Wiring
Wires carry the electrical connections between component pins. Connections are purely geometric: anything that touches the same point is on the same net, so you never declare connections explicitly — you simply draw.
Drawing a wire
Choose (shortcut W).
Click the starting point (usually a pin).
Click each corner; the wire routes in right-angle (Manhattan) segments.
Click the end point. Right-click (or press Esc) to finish.
Fig. 33 Drawing an orthogonal wire from pin to pin.
Junctions
Where three or more connections meet, a junction dot is added automatically so the crossing is unambiguous. Two crossing wires that should not connect simply have no dot. You can also place a junction explicitly with (J).
Unconnected-pin markers
Every component pin with nothing attached shows a small grey square. As soon as a wire reaches the pin — or another pin sits on the same point — the marker disappears; if you later delete or move the wire away, the marker returns. This gives you a running check that the circuit is fully wired.

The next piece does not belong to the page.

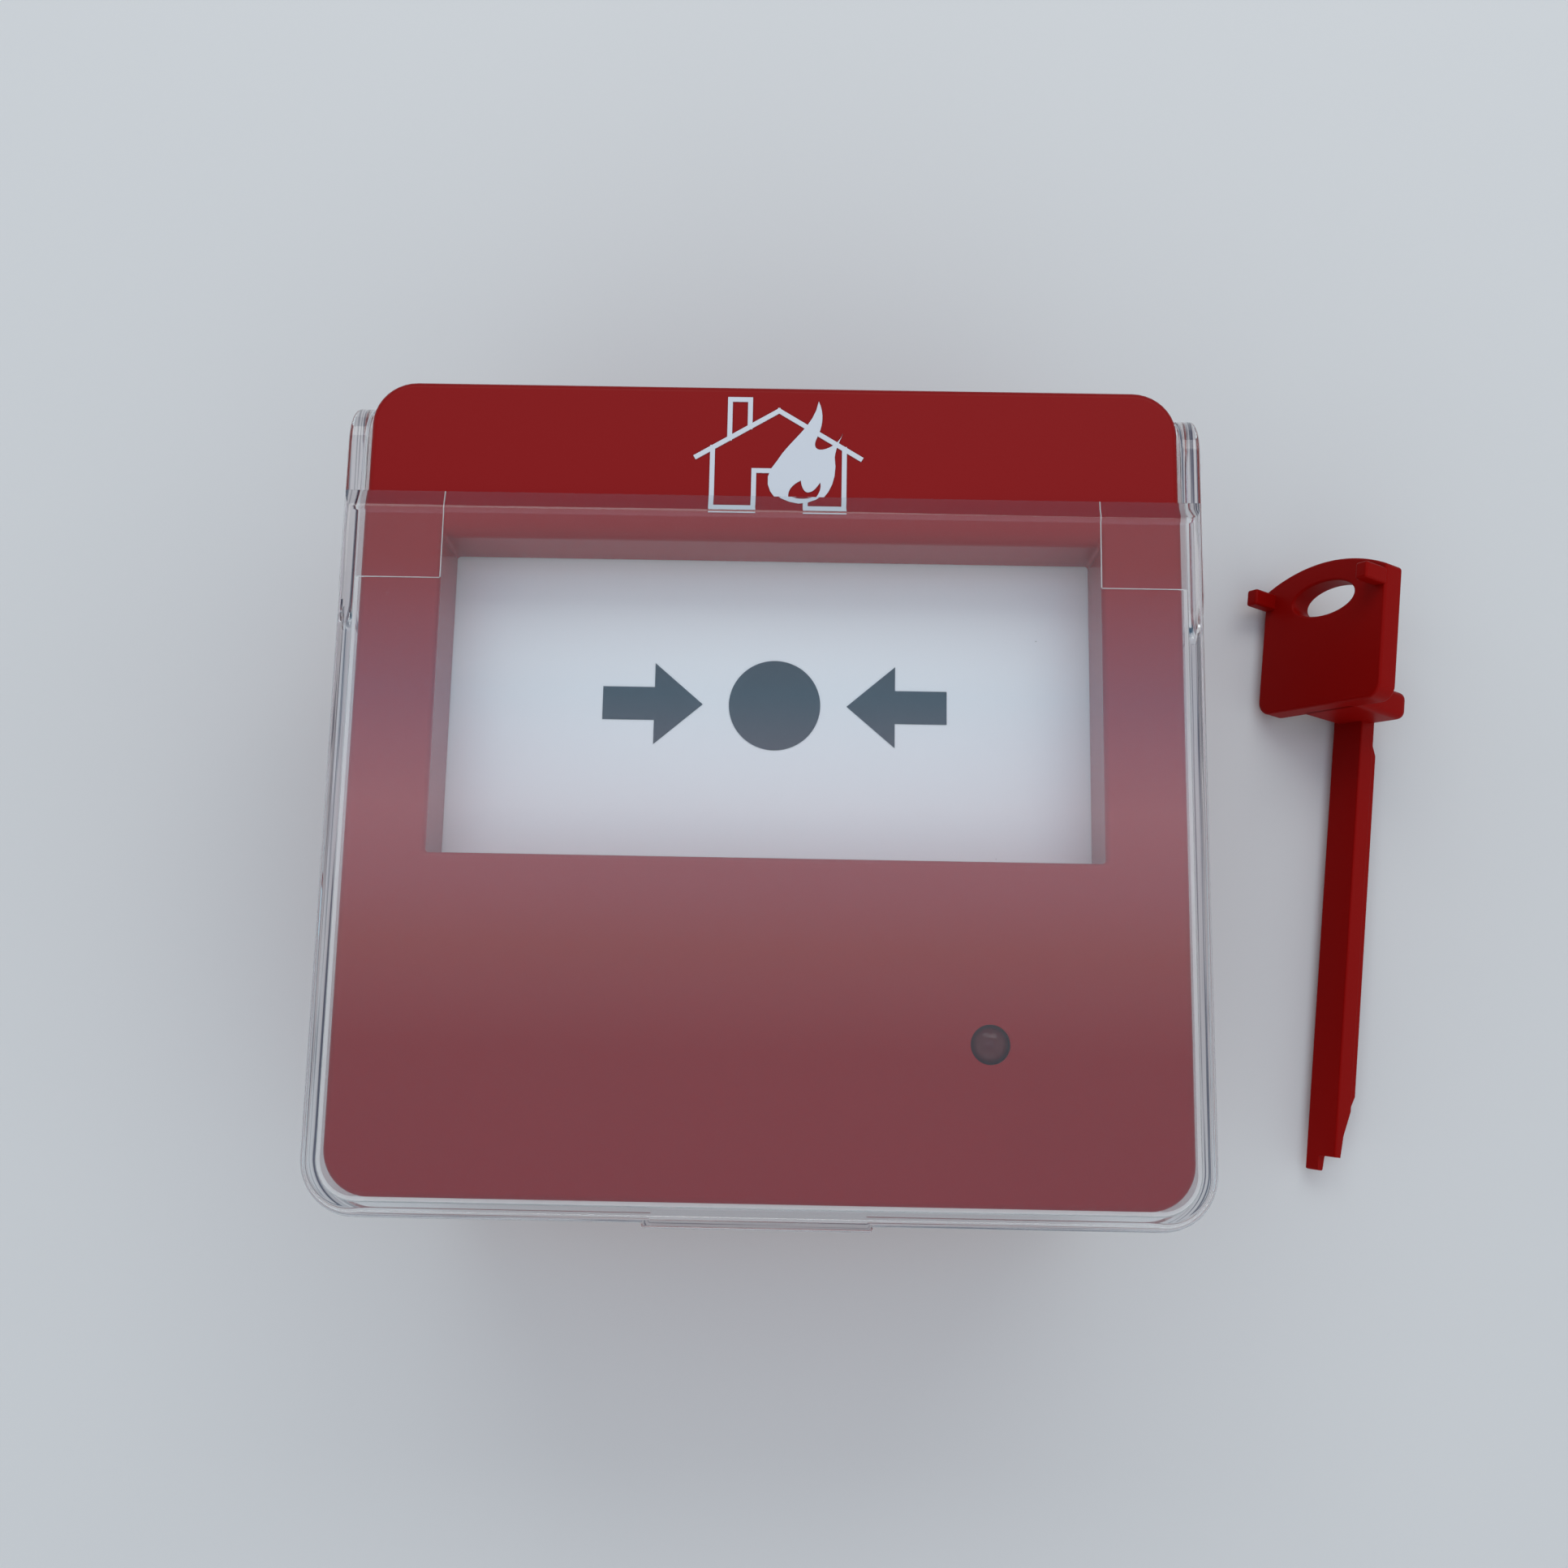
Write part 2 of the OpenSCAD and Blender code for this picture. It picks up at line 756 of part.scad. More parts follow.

Fig. 34 Grey markers flag the pins that still need a connection.
Moving wires and parts keeps connections
A guiding rule governs every move:
Moving never breaks a connection. Only deleting a wire removes a connection.
In practice:
Move a component that is wired up, and the wires stretch to follow it.
Move a component off a pin it was touching, and a short connecting wire is created automatically so the connection is preserved.
Move a wire that is connected to a component, and it stays connected — a short bridge wire is created rather than silently detaching.
To actually disconnect something, delete the wire segment.
Editing a wire
Select a wire to show square handles at its vertices.
Drag a vertex to reshape a single corner.
Drag the body of a selected wire to move a whole segment; adjacent wires rubber-band along so the net stays intact.
Tip
After moving a wire segment it stays selected, so you can immediately drag it again — no need to reselect.
Net names
By default the editor assigns net numbers automatically. To give a net a meaningful name, attach a net label (see Net Labels, Ports & Ground).